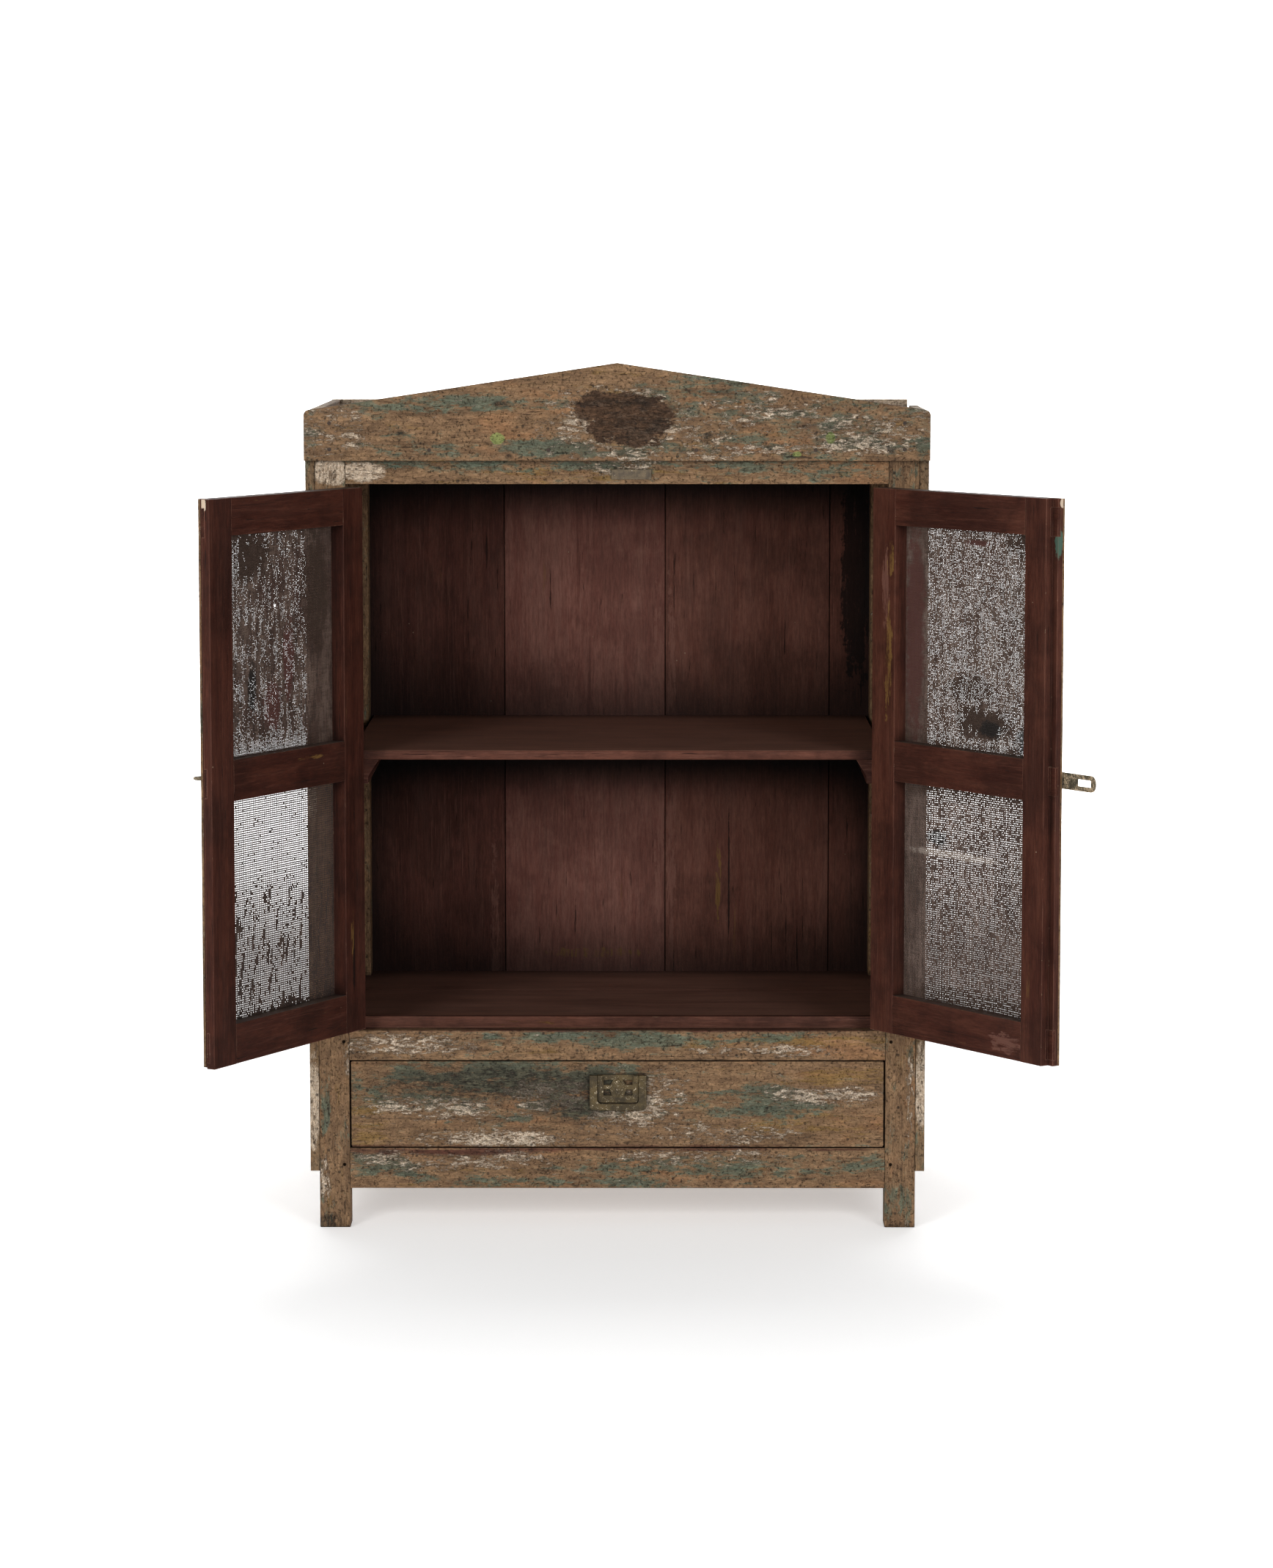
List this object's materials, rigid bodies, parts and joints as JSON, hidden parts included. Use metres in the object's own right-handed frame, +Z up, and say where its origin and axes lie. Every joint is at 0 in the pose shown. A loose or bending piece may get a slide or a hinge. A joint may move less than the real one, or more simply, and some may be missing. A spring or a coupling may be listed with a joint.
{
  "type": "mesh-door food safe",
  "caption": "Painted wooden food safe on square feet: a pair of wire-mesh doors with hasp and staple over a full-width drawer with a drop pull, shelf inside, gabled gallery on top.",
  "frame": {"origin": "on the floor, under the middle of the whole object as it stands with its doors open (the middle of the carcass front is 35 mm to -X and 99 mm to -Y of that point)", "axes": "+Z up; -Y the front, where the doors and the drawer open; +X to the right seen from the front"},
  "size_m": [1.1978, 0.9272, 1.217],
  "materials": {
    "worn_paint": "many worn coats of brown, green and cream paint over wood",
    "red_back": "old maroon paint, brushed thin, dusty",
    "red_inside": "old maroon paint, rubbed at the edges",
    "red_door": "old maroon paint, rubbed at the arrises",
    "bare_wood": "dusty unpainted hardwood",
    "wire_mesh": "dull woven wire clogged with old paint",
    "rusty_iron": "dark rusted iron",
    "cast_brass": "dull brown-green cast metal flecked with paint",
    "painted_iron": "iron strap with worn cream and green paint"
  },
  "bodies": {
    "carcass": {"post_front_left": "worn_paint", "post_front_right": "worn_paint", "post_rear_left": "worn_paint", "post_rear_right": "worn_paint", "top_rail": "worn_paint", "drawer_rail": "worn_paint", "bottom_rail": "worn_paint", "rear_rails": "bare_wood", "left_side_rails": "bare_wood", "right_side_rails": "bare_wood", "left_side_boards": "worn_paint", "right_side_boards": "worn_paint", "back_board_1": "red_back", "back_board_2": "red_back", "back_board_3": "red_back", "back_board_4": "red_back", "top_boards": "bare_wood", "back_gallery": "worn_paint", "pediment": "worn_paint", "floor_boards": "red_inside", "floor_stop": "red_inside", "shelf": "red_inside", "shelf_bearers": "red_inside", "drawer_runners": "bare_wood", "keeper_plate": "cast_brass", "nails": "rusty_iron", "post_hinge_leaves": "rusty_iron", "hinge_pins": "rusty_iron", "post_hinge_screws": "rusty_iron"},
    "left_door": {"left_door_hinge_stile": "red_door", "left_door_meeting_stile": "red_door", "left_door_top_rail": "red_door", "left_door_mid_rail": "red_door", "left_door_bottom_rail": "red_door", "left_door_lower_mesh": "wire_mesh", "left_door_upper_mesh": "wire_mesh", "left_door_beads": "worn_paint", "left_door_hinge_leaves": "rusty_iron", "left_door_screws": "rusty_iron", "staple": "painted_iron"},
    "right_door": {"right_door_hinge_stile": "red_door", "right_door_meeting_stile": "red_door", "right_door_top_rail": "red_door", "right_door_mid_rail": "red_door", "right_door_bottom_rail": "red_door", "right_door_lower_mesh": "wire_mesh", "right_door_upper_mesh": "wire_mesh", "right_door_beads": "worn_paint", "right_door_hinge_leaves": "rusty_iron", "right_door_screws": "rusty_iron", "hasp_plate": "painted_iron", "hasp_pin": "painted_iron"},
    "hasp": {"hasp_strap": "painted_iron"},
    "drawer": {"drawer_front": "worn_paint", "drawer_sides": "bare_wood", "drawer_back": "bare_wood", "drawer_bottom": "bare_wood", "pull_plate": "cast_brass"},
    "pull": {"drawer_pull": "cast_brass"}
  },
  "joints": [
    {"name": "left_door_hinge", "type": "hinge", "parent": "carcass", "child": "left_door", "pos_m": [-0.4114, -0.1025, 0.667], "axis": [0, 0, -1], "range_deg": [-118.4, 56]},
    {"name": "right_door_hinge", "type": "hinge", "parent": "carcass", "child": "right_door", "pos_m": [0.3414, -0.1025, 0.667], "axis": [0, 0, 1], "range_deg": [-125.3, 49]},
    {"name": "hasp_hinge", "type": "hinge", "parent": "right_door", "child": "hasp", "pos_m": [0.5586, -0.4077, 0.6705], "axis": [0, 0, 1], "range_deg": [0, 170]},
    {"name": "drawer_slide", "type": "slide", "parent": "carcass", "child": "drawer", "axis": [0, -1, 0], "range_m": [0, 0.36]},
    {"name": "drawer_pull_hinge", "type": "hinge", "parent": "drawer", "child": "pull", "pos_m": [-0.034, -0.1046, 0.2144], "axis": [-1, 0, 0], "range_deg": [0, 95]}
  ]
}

**INSTRUCTION**
Write out every line exactly as it stands.

**RESPONSE TO THE EXERCISE**
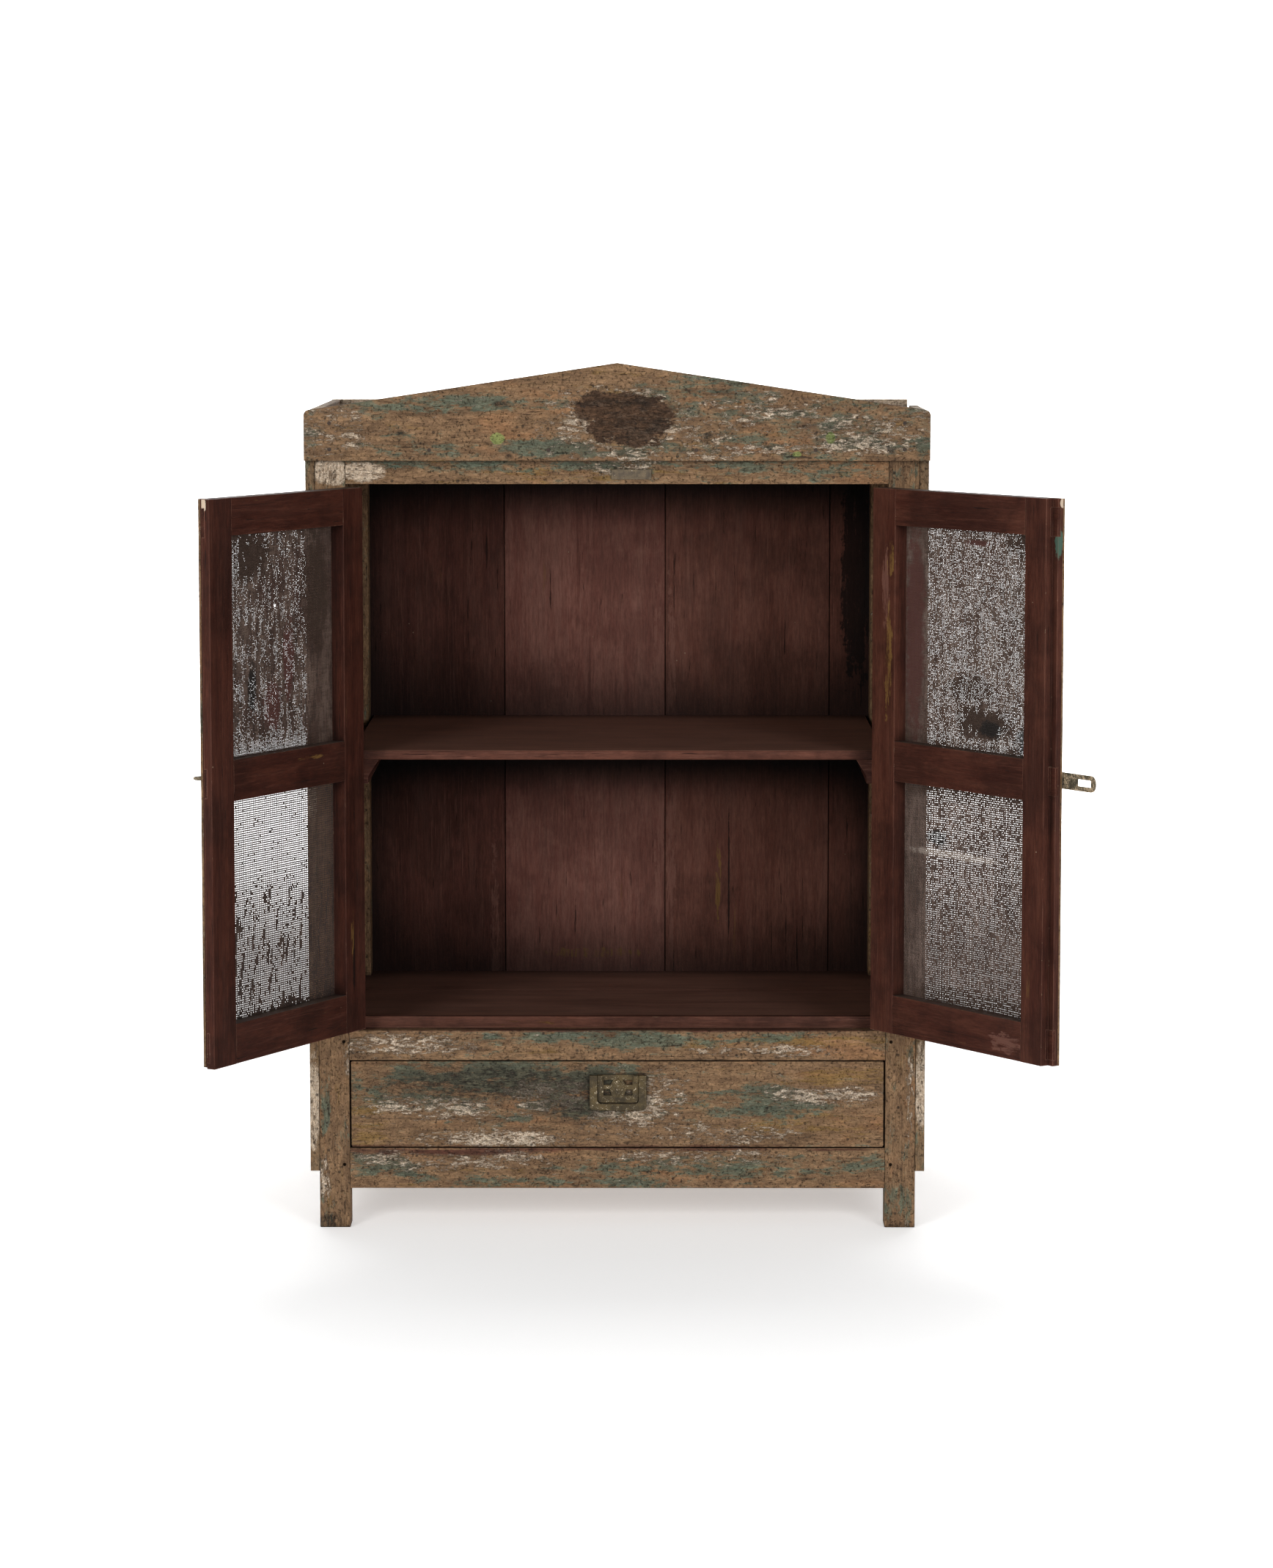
List this object's materials, rigid bodies, parts and joints as JSON, hidden parts included. Use metres in the object's own right-handed frame, +Z up, and say where its origin and axes lie. Every joint is at 0 in the pose shown. A loose or bending piece may get a slide or a hinge. A joint may move less than the real one, or more simply, and some may be missing. A spring or a coupling may be listed with a joint.
{
  "type": "mesh-door food safe",
  "caption": "Painted wooden food safe on square feet: a pair of wire-mesh doors with hasp and staple over a full-width drawer with a drop pull, shelf inside, gabled gallery on top.",
  "frame": {"origin": "on the floor, under the middle of the whole object as it stands with its doors open (the middle of the carcass front is 35 mm to -X and 99 mm to -Y of that point)", "axes": "+Z up; -Y the front, where the doors and the drawer open; +X to the right seen from the front"},
  "size_m": [1.1978, 0.9272, 1.217],
  "materials": {
    "worn_paint": "many worn coats of brown, green and cream paint over wood",
    "red_back": "old maroon paint, brushed thin, dusty",
    "red_inside": "old maroon paint, rubbed at the edges",
    "red_door": "old maroon paint, rubbed at the arrises",
    "bare_wood": "dusty unpainted hardwood",
    "wire_mesh": "dull woven wire clogged with old paint",
    "rusty_iron": "dark rusted iron",
    "cast_brass": "dull brown-green cast metal flecked with paint",
    "painted_iron": "iron strap with worn cream and green paint"
  },
  "bodies": {
    "carcass": {"post_front_left": "worn_paint", "post_front_right": "worn_paint", "post_rear_left": "worn_paint", "post_rear_right": "worn_paint", "top_rail": "worn_paint", "drawer_rail": "worn_paint", "bottom_rail": "worn_paint", "rear_rails": "bare_wood", "left_side_rails": "bare_wood", "right_side_rails": "bare_wood", "left_side_boards": "worn_paint", "right_side_boards": "worn_paint", "back_board_1": "red_back", "back_board_2": "red_back", "back_board_3": "red_back", "back_board_4": "red_back", "top_boards": "bare_wood", "back_gallery": "worn_paint", "pediment": "worn_paint", "floor_boards": "red_inside", "floor_stop": "red_inside", "shelf": "red_inside", "shelf_bearers": "red_inside", "drawer_runners": "bare_wood", "keeper_plate": "cast_brass", "nails": "rusty_iron", "post_hinge_leaves": "rusty_iron", "hinge_pins": "rusty_iron", "post_hinge_screws": "rusty_iron"},
    "left_door": {"left_door_hinge_stile": "red_door", "left_door_meeting_stile": "red_door", "left_door_top_rail": "red_door", "left_door_mid_rail": "red_door", "left_door_bottom_rail": "red_door", "left_door_lower_mesh": "wire_mesh", "left_door_upper_mesh": "wire_mesh", "left_door_beads": "worn_paint", "left_door_hinge_leaves": "rusty_iron", "left_door_screws": "rusty_iron", "staple": "painted_iron"},
    "right_door": {"right_door_hinge_stile": "red_door", "right_door_meeting_stile": "red_door", "right_door_top_rail": "red_door", "right_door_mid_rail": "red_door", "right_door_bottom_rail": "red_door", "right_door_lower_mesh": "wire_mesh", "right_door_upper_mesh": "wire_mesh", "right_door_beads": "worn_paint", "right_door_hinge_leaves": "rusty_iron", "right_door_screws": "rusty_iron", "hasp_plate": "painted_iron", "hasp_pin": "painted_iron"},
    "hasp": {"hasp_strap": "painted_iron"},
    "drawer": {"drawer_front": "worn_paint", "drawer_sides": "bare_wood", "drawer_back": "bare_wood", "drawer_bottom": "bare_wood", "pull_plate": "cast_brass"},
    "pull": {"drawer_pull": "cast_brass"}
  },
  "joints": [
    {"name": "left_door_hinge", "type": "hinge", "parent": "carcass", "child": "left_door", "pos_m": [-0.4114, -0.1025, 0.667], "axis": [0, 0, -1], "range_deg": [-118.4, 56]},
    {"name": "right_door_hinge", "type": "hinge", "parent": "carcass", "child": "right_door", "pos_m": [0.3414, -0.1025, 0.667], "axis": [0, 0, 1], "range_deg": [-125.3, 49]},
    {"name": "hasp_hinge", "type": "hinge", "parent": "right_door", "child": "hasp", "pos_m": [0.5586, -0.4077, 0.6705], "axis": [0, 0, 1], "range_deg": [0, 170]},
    {"name": "drawer_slide", "type": "slide", "parent": "carcass", "child": "drawer", "axis": [0, -1, 0], "range_m": [0, 0.36]},
    {"name": "drawer_pull_hinge", "type": "hinge", "parent": "drawer", "child": "pull", "pos_m": [-0.034, -0.1046, 0.2144], "axis": [-1, 0, 0], "range_deg": [0, 95]}
  ]
}